A new kind of distributed system

September 15, 2011

An interesting example of the trend towards distributing computing power among many different devices is a proposed new radio telescope, called the square kilometre array.  Two possible sites are being considered: one in South Africa  and one in Australia.  The Guardian has a nice graphic showing how the South African location would work.  While the numerous individual units that comprise the array are much more complex and specialised than anything you’d see in your local personal computing shop, the principle still applies that it makes sense to use a lot of devices linked together.  It’s significant that the decision on the location will have  a lot to do with the economic geography of the area.
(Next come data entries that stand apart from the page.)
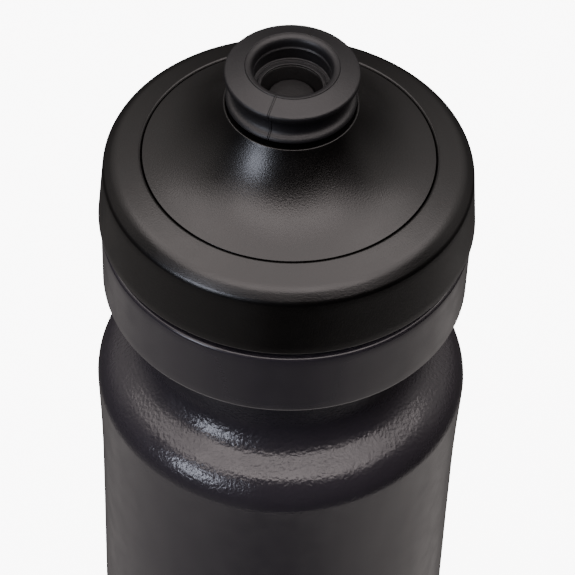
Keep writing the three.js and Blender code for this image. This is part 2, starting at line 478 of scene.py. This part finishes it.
def press_relief(nodes, links, shader, height, depth, under=None):
    bump = nodes.new("ShaderNodeBump")
    bump.inputs["Distance"].default_value = depth
    bump.inputs["Strength"].default_value = 1.0
    links.new(height, bump.inputs["Height"])
    if under is not None:
        links.new(under, bump.inputs["Normal"])
    links.new(bump.outputs["Normal"], shader.inputs["Normal"])
    return bump.outputs["Normal"]


# %% [markdown]
# The body is the glossiest plastic. It has an orange-peel relief on its shoulder and waist, faded in by
# height, and almost none elsewhere. A slow ripple under it bends the long reflections a little, as the
# uneven wall of a blown bottle does. Both are bump, because they are too shallow to change the outline.

# %% Body finish: satin black with an orange-peel shoulder
body_finish, nodes, links, shader, where = new_finish("body_satin_black", (0.0225, 0.0202, 0.0248), 0.25, 0.5)
height_of = nodes.new("ShaderNodeSeparateXYZ")
links.new(where, height_of.inputs["Vector"])
above = remap(nodes, links, height_of.outputs["Z"], 126 * MM, 134 * MM, 0.0, 1.0)
below = remap(nodes, links, height_of.outputs["Z"], 150 * MM, 158 * MM, 1.0, 0.0)
on_shoulder = combine(nodes, links, "MULTIPLY", above, below)
peel = add_noise(nodes, links, where, 1500, 2.0)
ripple = add_noise(nodes, links, where, 60, 2.0, (1, 1, 0.25))
peel_mask = combine(nodes, links, "MULTIPLY_ADD", on_shoulder, 0.85, 0.03)
peel_height = combine(nodes, links, "MULTIPLY", peel, peel_mask)
rough = remap(nodes, links, add_noise(nodes, links, where, 220, 4.0), 0.3, 0.7, 0.2, 0.27)
links.new(rough, shader.inputs["Roughness"])
wavy = press_relief(nodes, links, shader, ripple, 0.6 * MM)
press_relief(nodes, links, shader, peel_height, 0.13 * MM, under=wavy)
body.data.materials.append(body_finish)

# %% [markdown]
# The cap is moulded in a duller, slightly warmer black with a very fine grain. The outer ring and the
# dome come from the same plastic, so they share one finish.

# %% Cap finish: warm satin black
cap_finish, nodes, links, shader, where = new_finish("cap_satin_black", (0.0008, 0.0006, 0.0006), 0.31, 0.5)
grain = add_noise(nodes, links, where, 3500, 2.0)
rough = remap(nodes, links, add_noise(nodes, links, where, 150, 5.0), 0.3, 0.7, 0.29, 0.34)
links.new(rough, shader.inputs["Roughness"])
press_relief(nodes, links, shader, grain, 0.03 * MM)
for piece in (cap_ring, dome):
    piece.data.materials.append(cap_finish)

# %% [markdown]
# The mouthpiece is soft and nearly matt. It has a thin raised seam where the halves of its mould met. The
# seam is a band about a plane through the axis, turned to stand at the front left. It crosses the brim, the
# waist and the flange, and stops at the roll lip.

# %% Nozzle finish: soft matte rubber with a mould seam
SEAM_TURN = 19                      # degrees from the front
tip_finish, nodes, links, shader, where = new_finish("nozzle_soft_black", (0.0024, 0.0022, 0.0032), 0.5, 0.5)
grain = add_noise(nodes, links, where, 2600, 3.0)
turned = nodes.new("ShaderNodeMapping")
turned.inputs["Rotation"].default_value = (0, 0, math.radians(SEAM_TURN))
links.new(where, turned.inputs["Vector"])
across_seam = nodes.new("ShaderNodeSeparateXYZ")
links.new(turned.outputs["Vector"], across_seam.inputs["Vector"])
from_seam = combine(nodes, links, "ABSOLUTE", across_seam.outputs["X"], 0.0)
seam = remap(nodes, links, from_seam, 0.06 * MM, 0.26 * MM, 1.0, 0.0)
across = combine(nodes, links, "MULTIPLY", across_seam.outputs["X"], across_seam.outputs["X"])
along = combine(nodes, links, "MULTIPLY", across_seam.outputs["Y"], across_seam.outputs["Y"])
radius_squared = combine(nodes, links, "ADD", across, along)
out_of_bore = remap(nodes, links, radius_squared, (8.4 * MM) ** 2, (8.7 * MM) ** 2, 0.0, 1.0)
seam = combine(nodes, links, "MULTIPLY", seam, out_of_bore)
soft = press_relief(nodes, links, shader, grain, 0.04 * MM)
press_relief(nodes, links, shader, seam, 0.16 * MM, under=soft)
tip.data.materials.append(tip_finish)

# %% [markdown]
# The inner pieces are only glimpsed down the bore or when the cap is off, so each has a plain colour
# with a fine grain. The gasket is pale grey, as food-safe rubber often is.

# %% Finishes of the inner pieces
for piece, name, colour, roughness in (
    (valve_piece, "post_satin_black", (0.004, 0.0036, 0.004), 0.45),
    (carrier, "carrier_satin_black", (0.002, 0.0018, 0.002), 0.45),
    (seal, "seal_black", (0.003, 0.003, 0.003), 0.5),
    (gasket, "gasket_grey", (0.3, 0.31, 0.32), 0.6),
):
    finish, nodes, links, shader, where = new_finish(name, colour, roughness, 0.45)
    press_relief(nodes, links, shader, add_noise(nodes, links, where, 2500, 3.0), 0.03 * MM)
    piece.data.materials.append(finish)

# %% [markdown]
# ## The studio
# The bottle stands on a plain pale floor. Black plastic shows almost nothing but reflections, so what
# stands round it is what draws it. A wide soft box hangs overhead, a narrower strip hangs in front of it,
# and a window of cool light stands low to the left. The floor is bright to the camera, but it neither lights
# the bottle nor shows in its reflections, as if black cards hid it.

# %% Pale floor
floor_shape = bmesh.new()
bmesh.ops.create_grid(floor_shape, x_segments=1, y_segments=1, size=4.0)
bmesh.ops.translate(floor_shape, vec=(0, 0, -0.2 * MM), verts=floor_shape.verts)
floor = finish_piece("studio_floor", floor_shape)
floor_finish, nodes, links, shader, where = new_finish("pale_floor", (0.88, 0.88, 0.88), 0.9, 0.1)
shader.inputs["Emission Color"].default_value = (1, 1, 1, 1)
shader.inputs["Emission Strength"].default_value = 8.0
floor.data.materials.append(floor_finish)
floor.visible_glossy = False
floor.visible_diffuse = False

# %% [markdown]
# The sky gives the soft glows that the side walls and the back of the cap reflect. Each glow fades in and
# out with the direction looked along. To the camera itself the sky is plain and bright.

# %% Sky with soft glows
sky = bpy.data.worlds.new("studio_sky")
sky.use_nodes = True
nodes, links = sky.node_tree.nodes, sky.node_tree.links
looking = nodes.new("ShaderNodeSeparateXYZ")
links.new(nodes.new("ShaderNodeTexCoord").outputs["Generated"], looking.inputs["Vector"])
to_side = combine(nodes, links, "ABSOLUTE", looking.outputs["X"], 0.0)


def fade(axis, low, high, new_low, new_high):
    return remap(nodes, links, looking.outputs[axis], low, high, new_low, new_high)


def times(first, second):
    return combine(nodes, links, "MULTIPLY", first, second)


def plus(first, second):
    return combine(nodes, links, "ADD", first, second)


# %% Pale cards low at the sides, weaker behind and at the left
cards = times(fade("Z", -0.63, -0.76, 0.0, 1.0), remap(nodes, links, to_side, 0.1, 0.66, 0.13, 0.64))
cards = times(cards, fade("Y", 0.42, 0.65, 1.0, 0.5))
cards = times(cards, fade("X", -0.2, -0.5, 1.0, 0.72))

# %% A faint glow at the lower left, and one from underneath
left_low = times(fade("X", 0.0, -0.4, 0.0, 0.2), fade("Y", -0.2, 0.3, 1.0, 0.0))
left_low = times(left_low, fade("Z", -0.4, -0.55, 0.0, 1.0))
left_low = times(left_low, fade("Z", -0.64, -0.74, 1.0, 0.0))
underneath = fade("Z", -0.84, -0.95, 0.0, 0.9)

# %% A glow that rises behind the bottle and at its sides
rising = combine(nodes, links, "MAXIMUM", looking.outputs["Z"], 0.0)
rising = combine(nodes, links, "MULTIPLY_ADD", rising, 1.3, 0.2)
rising = times(rising, times(fade("Y", -0.3, 0.25, 0.02, 1.0), fade("Z", -0.3, 0.05, 0.25, 1.0)))
rising = times(rising, remap(nodes, links, to_side, 0.1, 0.55, 0.33, 1.05))

# %% Join the glows
glow = plus(plus(cards, underneath), plus(rising, left_low))
seen = nodes.new("ShaderNodeLightPath").outputs["Is Camera Ray"]
glow = combine(nodes, links, "MAXIMUM", glow, times(seen, 1.2))
links.new(glow, nodes["Background"].inputs["Strength"])
nodes["Background"].inputs["Color"].default_value = (1.0, 0.93, 0.9, 1)
bpy.context.scene.world = sky
print("the sky has", len(nodes), "nodes")

# %% Soft boxes
WARM_WHITE = (1.0, 0.905, 0.89)
COOL_WHITE = (0.82, 0.86, 1.0)


def hang_box(name, place, aim, size, watts, colour):
    lamp = bpy.data.lights.new(name, "AREA")
    lamp.shape = "RECTANGLE"
    lamp.size, lamp.size_y = size
    lamp.energy = watts
    lamp.color = colour
    box = bpy.data.objects.new(name, lamp)
    bpy.context.scene.collection.objects.link(box)
    box.location = place
    box.rotation_mode = "QUATERNION"
    box.rotation_quaternion = (Vector(aim) - Vector(place)).to_track_quat("-Z", "Y")
    box.visible_camera = False
    print(name, "gives", watts, "W")


hang_box("overhead_box", (0, -0.17, 1.25), (0, -0.17, 0.2), (2.4, 1.44), 30, WARM_WHITE)
hang_box("front_strip", (0, -0.63, 1.24), (0, -0.63, 0.2), (1.7, 0.52), 6.2, WARM_WHITE)
hang_box("left_window", (-0.98, -1.02, 0.57), (0, 0, 0.17), (0.5, 0.54), 11, COOL_WHITE)

# %% [markdown]
# ## The camera
# The camera looks down on the cap from in front, about 48 degrees below level, through a long lens. Its
# turn is written as three angles: how far it looks down, a very small yaw, and a small roll. It could be
# aimed at a target instead, but an aimed camera can't be given a roll so plainly.

# %% Place the camera
CAMERA_IN_FRONT = 383.98    # millimetres from the bottle's axis
CAMERA_ABOVE_RIM = 404.79   # millimetres above the cap's lower rim
look_down, yaw, roll = math.radians(47.995), math.radians(0.103), math.radians(2.313)
lens = bpy.data.cameras.new("long_lens")
lens.lens, lens.sensor_width = 183.0, 36.0
camera = bpy.data.objects.new("camera", lens)
bpy.context.scene.collection.objects.link(camera)
forward = Vector((math.sin(yaw) * math.cos(look_down),
                  math.cos(yaw) * math.cos(look_down),
                  -math.sin(look_down)))
level = Vector((math.cos(yaw), -math.sin(yaw), 0))
overhead = level.cross(forward)
across = level * math.cos(roll) + overhead * math.sin(roll)
upright = overhead * math.cos(roll) - level * math.sin(roll)
camera.matrix_world = Matrix((across, upright, -forward)).transposed().to_4x4()
camera.location = (0, -CAMERA_IN_FRONT * MM, (CAP_RIM + CAMERA_ABOVE_RIM) * MM)
bpy.context.scene.camera = camera
print("the camera is", round(camera.location.length, 3), "m from the origin")
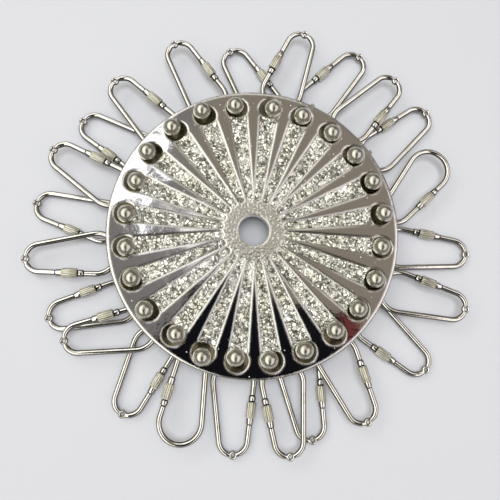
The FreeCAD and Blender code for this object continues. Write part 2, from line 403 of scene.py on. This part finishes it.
def facet_heights(points, random):
    """Each point takes the tilted plane of its nearest seed, so the floor breaks into crisp facets."""
    low, high = points.min(axis=0), points.max(axis=0)
    count = int((high[0] - low[0]) * (high[1] - low[1]) / FACET_SPACING ** 2)
    seeds = random.uniform(low, high, (count, 2))
    lie = random.uniform(0, math.pi, count)
    away = points[:, None, :] - seeds[None, :, :]
    along = away[..., 0] * np.cos(lie) + away[..., 1] * np.sin(lie)
    across = away[..., 1] * np.cos(lie) - away[..., 0] * np.sin(lie)
    apart = np.sqrt((along / FACET_STRETCH) ** 2 + (across * FACET_STRETCH) ** 2)
    nearest = np.argmin(apart, axis=1)
    first, second = np.partition(apart, 1, axis=1)[:, :2].T
    crease = np.clip(1 - (second - first) / CREASE_WIDTH, 0, 1)
    # A share of the creases take painted shade; that share goes into the mesh attribute
    shaded_crease = random.uniform(0, 1, count) < SHADED_CREASE_SHARE
    heading = random.uniform(0, 2 * math.pi, count)
    slope = random.uniform(*FACET_SLOPES, count)
    tilt = np.stack([np.cos(heading), np.sin(heading)], axis=1) * slope[:, None]
    step = random.uniform(0, FACET_LIFT / 2, count)
    rows = np.arange(len(points))
    rise = (away[rows, nearest] * tilt[nearest]).sum(axis=1) + step[nearest]
    height = np.clip(rise + FACET_LIFT - crease * CREASE_DEPTH, 0.01, FACET_TOP)
    return height, crease * shaded_crease[nearest]


def add_groove_textures():
    look = texture_material()
    random = np.random.default_rng(7)
    along = np.linspace(GROOVE_START_RADIUS + 0.02, GROOVE_END_RADIUS - 0.1, FACET_ROWS)
    share = np.linspace(-1, 1, FACET_COLUMNS + 1)
    side = groove_half_width(along)[:, None] * share[None, :]
    points = np.stack([np.repeat(along[:, None], len(share), axis=1), side], axis=-1).reshape(-1, 2)
    faces = []
    for row in range(FACET_ROWS - 1):
        for column in range(FACET_COLUMNS):
            corner = row * len(share) + column
            faces.append((corner, corner + len(share), corner + len(share) + 1, corner + 1))
    for station in range(STATION_COUNT):
        rise, crease = facet_heights(points, random)
        angle = math.radians(FIRST_STATION_DEG - station * 360 / STATION_COUNT)
        x = points[:, 0] * math.cos(angle) - points[:, 1] * math.sin(angle)
        y = points[:, 0] * math.sin(angle) + points[:, 1] * math.cos(angle)
        mesh = bpy.data.meshes.new("groove_texture_%02d" % (station + 1))
        mesh.from_pydata((np.stack([x, y, GROOVE_FLOOR + rise], axis=1) * MM).tolist(), [], faces)
        mesh.attributes.new("painted_shade", "FLOAT", "POINT").data.foreach_set("value", crease)
        mesh.materials.append(look)
        piece = bpy.data.objects.new(mesh.name, mesh)
        bpy.context.scene.collection.objects.link(piece)
        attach(piece, "wheel")


# Wire loops and nuts

LEAN = math.asin((WIDE_ARC_RADIUS - NARROW_ARC_RADIUS) / ARC_SPACING)
ARM = np.array([math.cos(LEAN), -math.sin(LEAN)])
ARM_START = WIDE_ARC_RADIUS * np.array([math.sin(LEAN), math.cos(LEAN)])
SLEEVE = ARM_START + ARM * (SLEEVE_ALONG - ARM_START[0]) / ARM[0]
SHARP_DEG = 40
TUBE_SIDES = 20
# Painted shade along the flanks of the wire, collars and eyelet: how dark, and how far up the section it
# reaches
SIDE_PAINTED_SHADE = 0.85
SHADED_SIDE_HEIGHT = 0.6
ARC_STEP = 0.5
EYELET_GAP_POINTS = 5
EYELET_WALL = 0.46
EYELET_HALF_HEIGHT = 0.72
EYELET_TURNS, EYELET_SIDES = 28, 12
RIB_COUNT = 13
RIB_DEPTH = 0.18
RIB_STEPS = 12
# Painted shade in the nut's rib grooves and in its bore
RIB_PAINTED_SHADE, BORE_PAINTED_SHADE = 0.75, 0.6
NUT_BEVEL = 0.2
# Along the necks: distance from the eyelet's middle, half-width and half-height
NECK_STEPS = ((2.3, WIRE_RADIUS, WIRE_RADIUS), (2.15, WIRE_RADIUS, WIRE_RADIUS), (2.1, 0.8, 0.75),
              (1.4, 0.8, 0.7), (0.9, 0.7, 0.6))


def arc_points(centre, radius, start, end):
    count = max(3, int(abs(end - start) * radius / ARC_STEP))
    angles = np.linspace(start, end, count)
    return [(centre + radius * math.cos(angle), radius * math.sin(angle)) for angle in angles]


def sleeve_profile():
    """Distance along the arm from the sleeve's middle, radius, and how much painted shade it takes in the
    notches and steps by the collars.
    """
    # Painted shade fills the notches at the collar ends and the steps along the collars
    inner = [(-5.3, WIRE_RADIUS, 0), (-5.05, WIRE_RADIUS, 0.3), (-5.0, 0.82, 1), (-4.68, 0.82, 1),
             (-4.65, 1.08, 0.9), (-4.5, COLLAR_RADIUS, 0), (-3.6, COLLAR_RADIUS, 0),
             (-3.15, COLLAR_RADIUS, 0), (-3.1, 1.0, 1), (-2.7, 1.0, 1), (-2.65, COLLAR_RADIUS, 0.4),
             (-GATE_INNER_END, COLLAR_RADIUS, 0)]
    outer = [(GATE_OUTER_END, COLLAR_RADIUS, 0), (2.6, COLLAR_RADIUS, 0.5), (2.85, COLLAR_RADIUS, 0),
             (4.5, COLLAR_RADIUS, 0), (4.65, 1.1, 0.5), (4.68, 0.85, 1), (4.95, 0.85, 0.8),
             (5.0, WIRE_RADIUS, 0), (6.0, WIRE_RADIUS, 0), (8.0, WIRE_RADIUS, 0)]
    return inner, outer


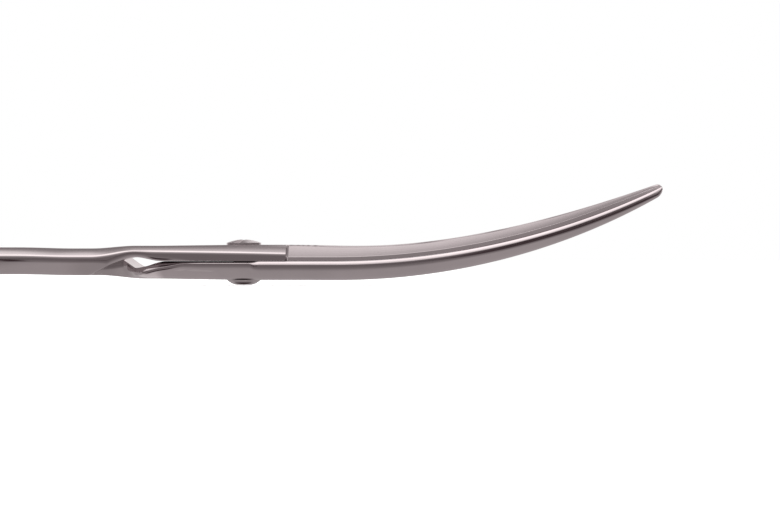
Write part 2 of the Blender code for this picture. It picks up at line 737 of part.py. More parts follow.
def make_pivot_nut():
    """Domed foot with a threaded barrel. The foot's flat stands at the origin."""
    foot = 0.5 * FOOT_DIAMETER
    flat_radius = 0.5 * FOOT_FLAT_DIAMETER
    barrel = 0.5 * BARREL_DIAMETER
    bore = 0.5 * THREAD_DIAMETER + FIT_GAP
    underside = FOOT_HEIGHT - SEAT_GAP
    profile = []
    for share in spread(0.0, 1.0, DOME_STEPS):
        profile.append((mix(flat_radius, foot, share), (underside - FOOT_RIM) * share ** 2))
    profile += [
        (foot, underside),
        (barrel, underside, BARREL_FLAT),
        (barrel, BARREL_TOP, BARREL_FLAT),
        (bore, BARREL_TOP),
        (bore, BORE_FLOOR),
    ]
    data = turned("pivot_nut", profile, ROUND_SEGMENTS)
    return add_object("pivot_nut", data, polished_steel("pivot_nut"))


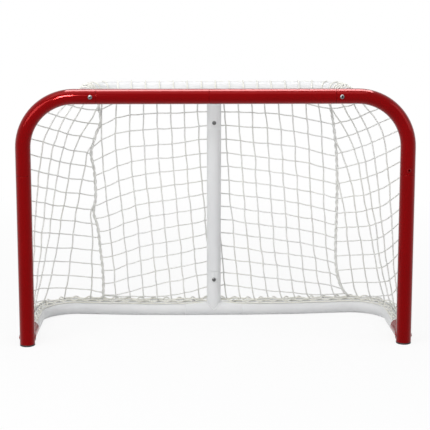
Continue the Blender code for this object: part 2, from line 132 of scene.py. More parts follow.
print("posts at x = ±%.4f, mouth plane at y = %.4f" % (post_x, mouth_y))

# %% [markdown]
# ## The camera
# The photograph looks at the mouth from about three metres, a little left of the middle and from
# above. The lens is long, so that the posts stay nearly parallel, and it is shifted a little, as in
# a view camera, so that they lean together less.

# %% The camera, three metres in front of the mouth
camera_data = bpy.data.cameras.new("portrait_lens")
camera_data.lens = 101.65
camera_data.sensor_width = 36
camera_data.shift_y = -0.08
camera = add_object("portrait_camera", camera_data)
camera.location = place(-0.0693, -2.975, 0.887)
camera.rotation_euler = (radians(90 - 8.93), 0, radians(-1.28))
bpy.context.scene.camera = camera
bpy.context.scene.view_settings.view_transform = "Standard"
print("camera at", tuple(round(value, 3) for value in camera.location))

# %% [markdown]
# ## Light
# Painted steel wants large, soft lights. Four softboxes light the goal, and the world adds an even
# fill that is plain white to the camera. The bright lines along the top of the crossbar and round
# the left bend come from a wide box above and a small one in front, which show in the gloss alone
# and add no hard shadow.

# %% The world: a soft grey fill, seen as a white background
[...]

Radio  astronomy is about understanding some of the fundamentals of the universe, which perhaps makes it as ‘pure’ as science can get.  While the square kilometre array will be implemented somewhere in the southern hemisphere, its project development office is in Manchester and associated with the long-established Jodrell Bank centre.  While the square kilometre array will be sited in a huge sparsely populated area to minimise radio interference, Sir Bernard Lovell and his colleagues, who built the Jodrell Bank observatory in the 1950, looked for a relatively empty swathe of Cheshire countryside for the same reason.  Their rivalry with scientists working in Cambridge, in similar areas of research, is sometimes cited as an example of how competition in research can be beneficial.  Today, visitors to Jodrell Bank are asked to switch their mobile phones off to ensure radio silence.  The Lovell telescope remains unusual (possibly unique) in being both a grade 1 listed building and a scientific instrument in active use.